DATASET ENTRIES
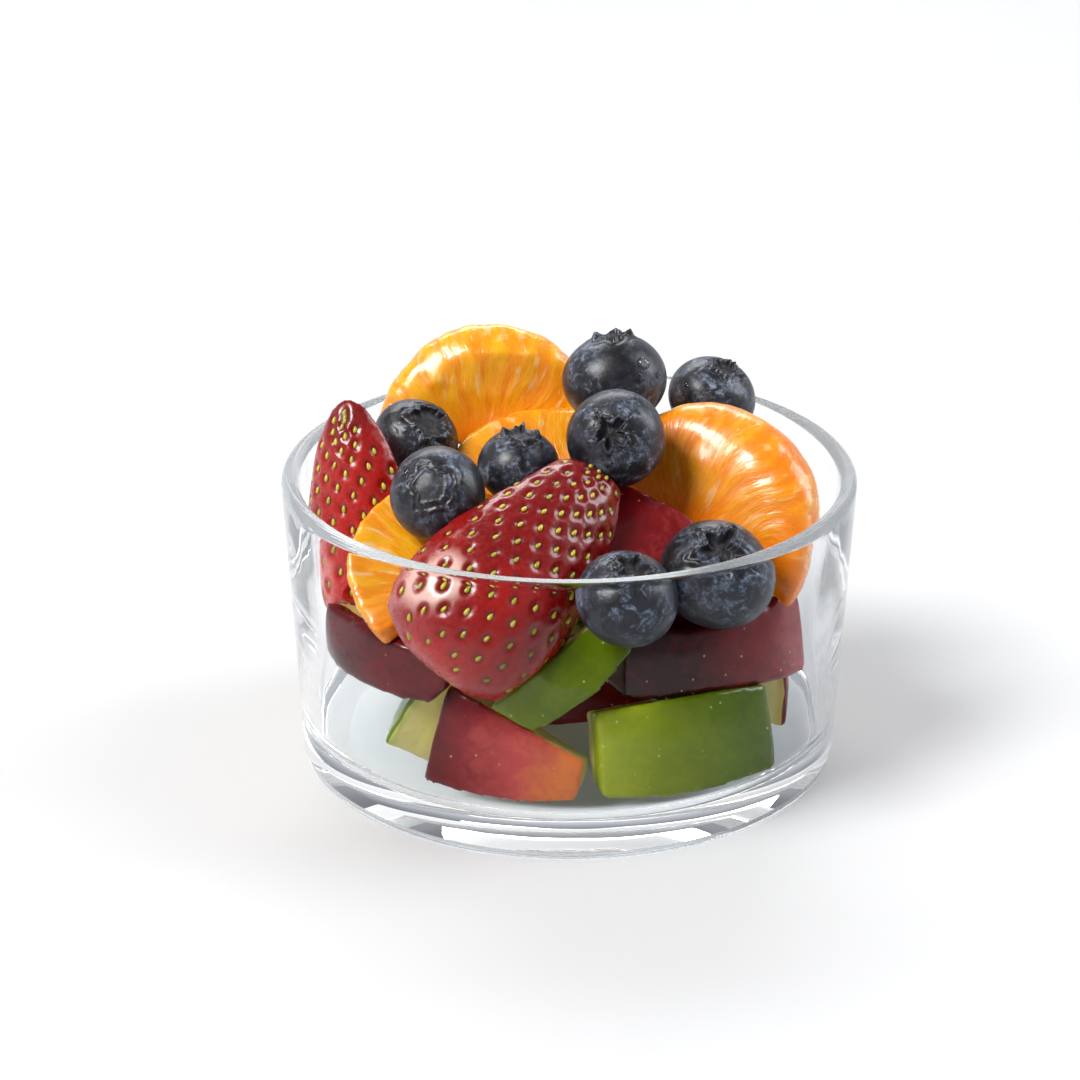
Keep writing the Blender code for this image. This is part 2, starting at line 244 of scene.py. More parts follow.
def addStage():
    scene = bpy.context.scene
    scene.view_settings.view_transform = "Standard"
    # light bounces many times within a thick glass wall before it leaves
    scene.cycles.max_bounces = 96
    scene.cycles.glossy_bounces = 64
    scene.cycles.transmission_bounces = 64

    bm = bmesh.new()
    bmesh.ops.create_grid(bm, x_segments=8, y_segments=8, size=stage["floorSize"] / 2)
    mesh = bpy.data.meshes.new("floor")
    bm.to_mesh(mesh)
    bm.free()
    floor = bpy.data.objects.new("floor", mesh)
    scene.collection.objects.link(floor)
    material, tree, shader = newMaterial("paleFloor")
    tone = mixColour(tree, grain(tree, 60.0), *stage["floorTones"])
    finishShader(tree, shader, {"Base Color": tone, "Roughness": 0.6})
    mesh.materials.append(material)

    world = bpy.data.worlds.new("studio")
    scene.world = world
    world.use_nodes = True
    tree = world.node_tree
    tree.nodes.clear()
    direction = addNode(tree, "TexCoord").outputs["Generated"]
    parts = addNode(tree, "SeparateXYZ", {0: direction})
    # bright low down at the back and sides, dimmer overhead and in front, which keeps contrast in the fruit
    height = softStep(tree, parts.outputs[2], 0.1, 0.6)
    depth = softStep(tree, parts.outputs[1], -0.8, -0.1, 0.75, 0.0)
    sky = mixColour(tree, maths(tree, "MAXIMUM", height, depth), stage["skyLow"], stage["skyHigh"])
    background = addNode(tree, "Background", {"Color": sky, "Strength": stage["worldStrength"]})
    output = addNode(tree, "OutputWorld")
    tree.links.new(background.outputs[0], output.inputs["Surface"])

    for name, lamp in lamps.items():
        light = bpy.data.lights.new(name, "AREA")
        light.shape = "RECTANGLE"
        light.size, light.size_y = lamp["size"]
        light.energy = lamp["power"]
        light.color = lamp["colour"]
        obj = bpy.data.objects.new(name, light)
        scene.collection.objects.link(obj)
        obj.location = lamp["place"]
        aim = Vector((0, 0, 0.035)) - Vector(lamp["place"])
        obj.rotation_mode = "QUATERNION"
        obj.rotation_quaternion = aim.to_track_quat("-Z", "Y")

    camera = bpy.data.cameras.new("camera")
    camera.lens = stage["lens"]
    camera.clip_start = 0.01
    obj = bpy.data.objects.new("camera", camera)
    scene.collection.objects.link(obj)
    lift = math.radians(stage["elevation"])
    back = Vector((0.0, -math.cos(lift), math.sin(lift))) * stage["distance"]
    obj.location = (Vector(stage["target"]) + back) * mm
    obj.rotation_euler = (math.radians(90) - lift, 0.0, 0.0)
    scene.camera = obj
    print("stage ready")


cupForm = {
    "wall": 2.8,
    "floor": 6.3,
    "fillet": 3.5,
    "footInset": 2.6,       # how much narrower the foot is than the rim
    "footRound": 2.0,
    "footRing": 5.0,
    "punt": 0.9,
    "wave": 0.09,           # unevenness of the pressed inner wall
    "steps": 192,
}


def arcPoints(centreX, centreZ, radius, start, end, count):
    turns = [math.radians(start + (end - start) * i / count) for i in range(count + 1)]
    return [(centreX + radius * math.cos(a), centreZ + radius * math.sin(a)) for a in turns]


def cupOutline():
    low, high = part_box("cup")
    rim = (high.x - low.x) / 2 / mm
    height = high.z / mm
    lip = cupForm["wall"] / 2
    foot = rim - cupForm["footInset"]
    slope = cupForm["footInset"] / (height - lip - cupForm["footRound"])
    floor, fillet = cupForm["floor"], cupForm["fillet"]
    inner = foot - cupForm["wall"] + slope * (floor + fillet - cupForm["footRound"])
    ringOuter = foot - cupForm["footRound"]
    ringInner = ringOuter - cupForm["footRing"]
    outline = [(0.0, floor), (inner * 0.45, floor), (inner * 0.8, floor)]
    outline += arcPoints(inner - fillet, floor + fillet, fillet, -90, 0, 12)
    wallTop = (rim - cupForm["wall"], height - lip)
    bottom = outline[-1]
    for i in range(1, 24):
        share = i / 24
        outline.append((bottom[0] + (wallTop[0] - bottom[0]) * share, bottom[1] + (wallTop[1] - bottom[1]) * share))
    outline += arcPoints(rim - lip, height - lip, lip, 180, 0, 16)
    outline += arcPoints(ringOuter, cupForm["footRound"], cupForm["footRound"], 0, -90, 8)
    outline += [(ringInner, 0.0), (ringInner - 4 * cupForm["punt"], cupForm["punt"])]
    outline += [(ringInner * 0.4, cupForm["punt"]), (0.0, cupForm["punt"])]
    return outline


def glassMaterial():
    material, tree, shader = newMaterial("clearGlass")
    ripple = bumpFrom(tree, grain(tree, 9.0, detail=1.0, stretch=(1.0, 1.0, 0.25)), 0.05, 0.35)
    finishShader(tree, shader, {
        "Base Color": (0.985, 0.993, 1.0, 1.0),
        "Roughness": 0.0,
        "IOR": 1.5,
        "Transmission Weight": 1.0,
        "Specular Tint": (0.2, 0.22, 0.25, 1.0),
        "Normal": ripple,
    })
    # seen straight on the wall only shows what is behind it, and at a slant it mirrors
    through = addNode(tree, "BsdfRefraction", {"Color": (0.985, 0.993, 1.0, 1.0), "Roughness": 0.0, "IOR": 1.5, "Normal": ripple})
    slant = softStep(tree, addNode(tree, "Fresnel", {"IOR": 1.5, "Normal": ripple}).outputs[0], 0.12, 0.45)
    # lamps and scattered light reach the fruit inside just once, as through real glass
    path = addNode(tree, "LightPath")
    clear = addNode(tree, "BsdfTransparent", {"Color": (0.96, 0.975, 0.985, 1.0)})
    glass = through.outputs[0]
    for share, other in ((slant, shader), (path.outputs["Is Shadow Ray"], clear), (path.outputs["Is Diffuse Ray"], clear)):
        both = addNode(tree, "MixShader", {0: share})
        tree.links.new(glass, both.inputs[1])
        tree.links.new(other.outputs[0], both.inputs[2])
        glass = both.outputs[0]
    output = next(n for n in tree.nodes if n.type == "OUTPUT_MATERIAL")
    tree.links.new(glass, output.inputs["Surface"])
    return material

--

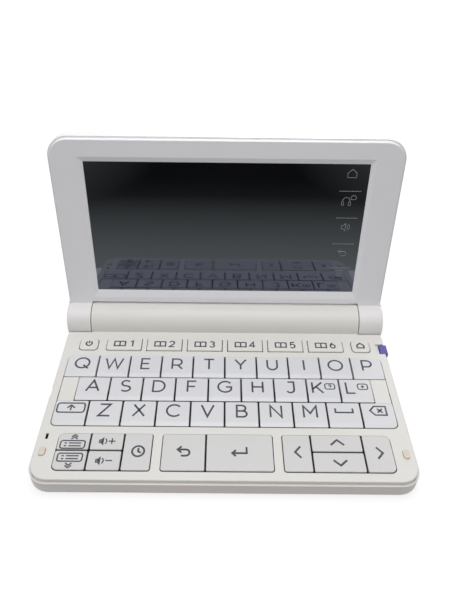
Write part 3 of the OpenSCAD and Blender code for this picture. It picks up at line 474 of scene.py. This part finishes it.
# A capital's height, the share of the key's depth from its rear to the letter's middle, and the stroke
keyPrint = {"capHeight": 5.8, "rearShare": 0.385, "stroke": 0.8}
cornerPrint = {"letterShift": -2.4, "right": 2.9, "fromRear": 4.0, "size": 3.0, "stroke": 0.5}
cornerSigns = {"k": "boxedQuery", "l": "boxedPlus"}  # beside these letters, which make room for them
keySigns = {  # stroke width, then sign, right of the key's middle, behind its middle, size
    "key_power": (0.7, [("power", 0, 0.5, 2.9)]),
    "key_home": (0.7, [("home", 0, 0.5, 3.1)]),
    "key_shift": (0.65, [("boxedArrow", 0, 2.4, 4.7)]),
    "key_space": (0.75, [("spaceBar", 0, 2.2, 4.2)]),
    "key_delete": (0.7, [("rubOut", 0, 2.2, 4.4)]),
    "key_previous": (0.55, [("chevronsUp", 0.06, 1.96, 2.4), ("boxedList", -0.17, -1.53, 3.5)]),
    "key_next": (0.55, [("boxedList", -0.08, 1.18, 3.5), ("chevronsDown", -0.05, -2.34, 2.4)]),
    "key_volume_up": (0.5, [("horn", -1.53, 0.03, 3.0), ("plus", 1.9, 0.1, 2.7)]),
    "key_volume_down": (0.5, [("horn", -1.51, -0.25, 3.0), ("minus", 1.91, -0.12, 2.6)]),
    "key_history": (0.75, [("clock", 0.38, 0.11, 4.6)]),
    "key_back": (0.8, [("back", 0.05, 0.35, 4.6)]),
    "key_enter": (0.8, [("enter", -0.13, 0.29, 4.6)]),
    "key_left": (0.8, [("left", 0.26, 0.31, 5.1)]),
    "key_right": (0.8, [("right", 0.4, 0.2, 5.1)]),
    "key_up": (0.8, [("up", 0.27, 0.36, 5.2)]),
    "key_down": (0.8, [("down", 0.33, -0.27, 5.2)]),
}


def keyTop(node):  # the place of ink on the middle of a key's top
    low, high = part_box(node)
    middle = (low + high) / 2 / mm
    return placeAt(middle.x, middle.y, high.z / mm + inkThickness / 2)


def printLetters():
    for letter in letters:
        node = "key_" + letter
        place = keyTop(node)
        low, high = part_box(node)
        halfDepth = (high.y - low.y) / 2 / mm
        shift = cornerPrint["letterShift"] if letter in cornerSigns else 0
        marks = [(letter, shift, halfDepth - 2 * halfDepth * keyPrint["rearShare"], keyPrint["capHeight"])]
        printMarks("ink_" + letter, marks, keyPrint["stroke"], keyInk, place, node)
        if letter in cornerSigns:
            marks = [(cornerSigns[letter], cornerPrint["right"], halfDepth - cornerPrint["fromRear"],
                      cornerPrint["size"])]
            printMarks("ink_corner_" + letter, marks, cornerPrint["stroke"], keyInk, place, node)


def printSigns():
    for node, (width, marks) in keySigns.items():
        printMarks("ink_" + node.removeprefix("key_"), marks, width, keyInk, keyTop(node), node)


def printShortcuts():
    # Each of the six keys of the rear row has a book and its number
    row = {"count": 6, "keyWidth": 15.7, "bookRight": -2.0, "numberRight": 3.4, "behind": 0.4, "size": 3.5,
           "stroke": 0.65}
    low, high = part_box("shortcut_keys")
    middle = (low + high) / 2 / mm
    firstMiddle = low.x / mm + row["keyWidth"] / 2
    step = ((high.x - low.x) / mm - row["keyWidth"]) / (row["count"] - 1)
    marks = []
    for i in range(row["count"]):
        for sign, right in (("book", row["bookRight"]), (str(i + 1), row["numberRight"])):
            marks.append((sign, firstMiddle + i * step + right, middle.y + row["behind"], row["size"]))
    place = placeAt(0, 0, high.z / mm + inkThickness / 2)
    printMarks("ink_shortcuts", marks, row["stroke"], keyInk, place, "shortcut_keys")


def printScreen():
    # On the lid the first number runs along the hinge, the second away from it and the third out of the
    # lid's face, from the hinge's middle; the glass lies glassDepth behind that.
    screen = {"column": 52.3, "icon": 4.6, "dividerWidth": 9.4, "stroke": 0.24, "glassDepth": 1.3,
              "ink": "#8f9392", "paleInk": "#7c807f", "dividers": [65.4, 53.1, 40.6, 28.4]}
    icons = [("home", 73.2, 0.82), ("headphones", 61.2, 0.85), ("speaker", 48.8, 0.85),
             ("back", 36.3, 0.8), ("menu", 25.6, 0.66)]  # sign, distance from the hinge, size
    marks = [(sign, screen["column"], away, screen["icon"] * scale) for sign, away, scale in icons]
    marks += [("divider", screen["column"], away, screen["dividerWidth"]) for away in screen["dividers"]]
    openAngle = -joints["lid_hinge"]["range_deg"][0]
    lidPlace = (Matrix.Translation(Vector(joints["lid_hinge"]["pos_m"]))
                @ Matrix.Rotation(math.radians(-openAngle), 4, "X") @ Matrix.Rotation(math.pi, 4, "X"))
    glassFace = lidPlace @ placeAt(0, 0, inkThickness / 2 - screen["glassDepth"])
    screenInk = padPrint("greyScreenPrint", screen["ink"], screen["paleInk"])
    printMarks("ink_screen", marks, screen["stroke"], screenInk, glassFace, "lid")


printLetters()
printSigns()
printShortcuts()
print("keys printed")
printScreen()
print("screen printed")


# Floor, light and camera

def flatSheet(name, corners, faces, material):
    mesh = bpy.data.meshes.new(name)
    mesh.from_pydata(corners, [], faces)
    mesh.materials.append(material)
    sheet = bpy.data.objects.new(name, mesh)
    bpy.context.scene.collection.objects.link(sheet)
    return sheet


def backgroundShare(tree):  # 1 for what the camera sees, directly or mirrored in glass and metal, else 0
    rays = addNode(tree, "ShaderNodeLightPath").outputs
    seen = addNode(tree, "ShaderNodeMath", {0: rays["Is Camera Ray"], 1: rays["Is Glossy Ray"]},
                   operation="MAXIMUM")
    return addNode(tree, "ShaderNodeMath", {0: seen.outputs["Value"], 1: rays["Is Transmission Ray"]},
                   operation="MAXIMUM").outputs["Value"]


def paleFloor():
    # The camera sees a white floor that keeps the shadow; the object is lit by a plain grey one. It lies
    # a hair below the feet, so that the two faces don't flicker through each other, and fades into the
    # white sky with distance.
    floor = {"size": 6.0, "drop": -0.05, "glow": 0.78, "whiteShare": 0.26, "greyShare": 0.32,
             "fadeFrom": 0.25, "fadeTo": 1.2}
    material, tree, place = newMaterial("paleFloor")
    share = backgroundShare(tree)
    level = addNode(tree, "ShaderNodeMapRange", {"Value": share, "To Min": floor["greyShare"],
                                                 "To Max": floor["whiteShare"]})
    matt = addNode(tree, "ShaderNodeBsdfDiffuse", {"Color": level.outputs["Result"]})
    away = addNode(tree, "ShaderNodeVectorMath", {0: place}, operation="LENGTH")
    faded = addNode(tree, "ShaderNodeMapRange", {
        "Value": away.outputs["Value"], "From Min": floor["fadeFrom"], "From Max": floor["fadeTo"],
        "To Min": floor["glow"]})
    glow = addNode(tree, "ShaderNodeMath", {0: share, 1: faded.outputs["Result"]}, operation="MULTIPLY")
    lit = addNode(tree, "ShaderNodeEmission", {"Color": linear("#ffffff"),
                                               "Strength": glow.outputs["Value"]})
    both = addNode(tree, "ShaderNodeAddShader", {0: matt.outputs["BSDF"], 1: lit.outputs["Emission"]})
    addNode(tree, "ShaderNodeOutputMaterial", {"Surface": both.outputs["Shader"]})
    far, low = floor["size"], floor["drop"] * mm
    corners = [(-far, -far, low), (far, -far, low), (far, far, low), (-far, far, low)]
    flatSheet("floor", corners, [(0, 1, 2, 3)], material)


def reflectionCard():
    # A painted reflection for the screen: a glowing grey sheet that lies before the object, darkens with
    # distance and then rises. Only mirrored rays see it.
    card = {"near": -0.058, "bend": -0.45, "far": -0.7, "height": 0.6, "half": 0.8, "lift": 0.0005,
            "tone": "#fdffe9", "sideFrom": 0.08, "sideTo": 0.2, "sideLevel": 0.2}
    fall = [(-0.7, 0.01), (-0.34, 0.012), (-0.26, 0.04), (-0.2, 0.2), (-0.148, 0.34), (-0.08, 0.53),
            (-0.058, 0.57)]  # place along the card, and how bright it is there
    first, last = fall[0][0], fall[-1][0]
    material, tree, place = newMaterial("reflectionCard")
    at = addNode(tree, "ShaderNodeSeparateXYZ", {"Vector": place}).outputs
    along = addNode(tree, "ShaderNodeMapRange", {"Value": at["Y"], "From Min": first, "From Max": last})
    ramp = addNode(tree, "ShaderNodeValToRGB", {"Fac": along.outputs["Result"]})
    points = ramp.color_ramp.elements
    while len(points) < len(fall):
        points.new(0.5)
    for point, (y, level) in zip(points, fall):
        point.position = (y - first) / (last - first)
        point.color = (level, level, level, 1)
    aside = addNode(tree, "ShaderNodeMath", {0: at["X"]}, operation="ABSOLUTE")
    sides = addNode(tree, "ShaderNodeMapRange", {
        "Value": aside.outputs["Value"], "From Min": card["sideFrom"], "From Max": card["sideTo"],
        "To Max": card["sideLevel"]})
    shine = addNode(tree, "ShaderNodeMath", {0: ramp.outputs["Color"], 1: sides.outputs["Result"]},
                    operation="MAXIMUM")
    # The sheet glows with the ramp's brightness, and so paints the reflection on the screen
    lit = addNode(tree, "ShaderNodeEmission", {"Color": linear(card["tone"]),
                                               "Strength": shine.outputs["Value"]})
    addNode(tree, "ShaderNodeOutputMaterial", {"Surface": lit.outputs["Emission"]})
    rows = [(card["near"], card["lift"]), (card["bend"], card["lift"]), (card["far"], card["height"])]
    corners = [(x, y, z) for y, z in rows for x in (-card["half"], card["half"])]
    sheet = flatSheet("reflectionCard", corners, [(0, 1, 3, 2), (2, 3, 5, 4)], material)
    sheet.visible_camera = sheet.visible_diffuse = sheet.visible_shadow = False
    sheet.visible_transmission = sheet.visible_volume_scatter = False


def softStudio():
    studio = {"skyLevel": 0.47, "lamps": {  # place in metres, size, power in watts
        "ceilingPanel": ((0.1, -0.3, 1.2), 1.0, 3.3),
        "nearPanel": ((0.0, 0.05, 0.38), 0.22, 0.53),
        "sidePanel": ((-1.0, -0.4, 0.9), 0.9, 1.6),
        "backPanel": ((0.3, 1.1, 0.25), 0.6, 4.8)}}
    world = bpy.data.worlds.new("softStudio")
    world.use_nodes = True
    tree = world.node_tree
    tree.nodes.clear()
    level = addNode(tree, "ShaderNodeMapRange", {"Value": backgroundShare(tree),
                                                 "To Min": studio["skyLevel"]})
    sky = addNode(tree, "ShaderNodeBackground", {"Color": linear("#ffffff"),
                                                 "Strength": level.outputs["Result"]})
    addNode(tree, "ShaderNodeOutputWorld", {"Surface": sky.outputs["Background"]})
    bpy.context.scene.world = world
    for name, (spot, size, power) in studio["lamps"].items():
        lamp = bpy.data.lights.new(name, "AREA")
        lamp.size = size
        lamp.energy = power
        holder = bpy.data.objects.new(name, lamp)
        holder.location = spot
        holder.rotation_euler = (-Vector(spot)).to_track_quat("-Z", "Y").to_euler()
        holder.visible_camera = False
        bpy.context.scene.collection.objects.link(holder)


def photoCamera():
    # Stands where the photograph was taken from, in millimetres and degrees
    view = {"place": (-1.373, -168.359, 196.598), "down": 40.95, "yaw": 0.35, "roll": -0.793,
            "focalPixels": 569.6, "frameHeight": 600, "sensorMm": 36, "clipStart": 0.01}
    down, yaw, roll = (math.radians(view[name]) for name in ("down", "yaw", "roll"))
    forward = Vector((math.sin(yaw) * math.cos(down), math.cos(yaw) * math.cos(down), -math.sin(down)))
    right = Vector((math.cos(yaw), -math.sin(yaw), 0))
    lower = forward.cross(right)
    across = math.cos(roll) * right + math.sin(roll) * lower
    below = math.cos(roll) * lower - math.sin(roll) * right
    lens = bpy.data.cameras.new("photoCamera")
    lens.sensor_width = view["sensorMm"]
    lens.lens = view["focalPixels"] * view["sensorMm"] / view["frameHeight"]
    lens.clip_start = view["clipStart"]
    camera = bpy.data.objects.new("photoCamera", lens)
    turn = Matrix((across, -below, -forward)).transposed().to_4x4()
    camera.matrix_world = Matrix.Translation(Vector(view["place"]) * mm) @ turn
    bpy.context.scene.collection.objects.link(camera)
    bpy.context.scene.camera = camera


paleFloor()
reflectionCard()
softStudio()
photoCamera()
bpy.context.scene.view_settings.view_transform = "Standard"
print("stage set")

WHAT THE TASK ASKS
Give back exactly the lines running from the line that contains "Keep writing the" through the line that contains "scene.cycles.transmission_bounces = 64", and nothing outside them.

THE RESPONSE
Keep writing the Blender code for this image. This is part 2, starting at line 244 of scene.py. More parts follow.
def addStage():
    scene = bpy.context.scene
    scene.view_settings.view_transform = "Standard"
    # light bounces many times within a thick glass wall before it leaves
    scene.cycles.max_bounces = 96
    scene.cycles.glossy_bounces = 64
    scene.cycles.transmission_bounces = 64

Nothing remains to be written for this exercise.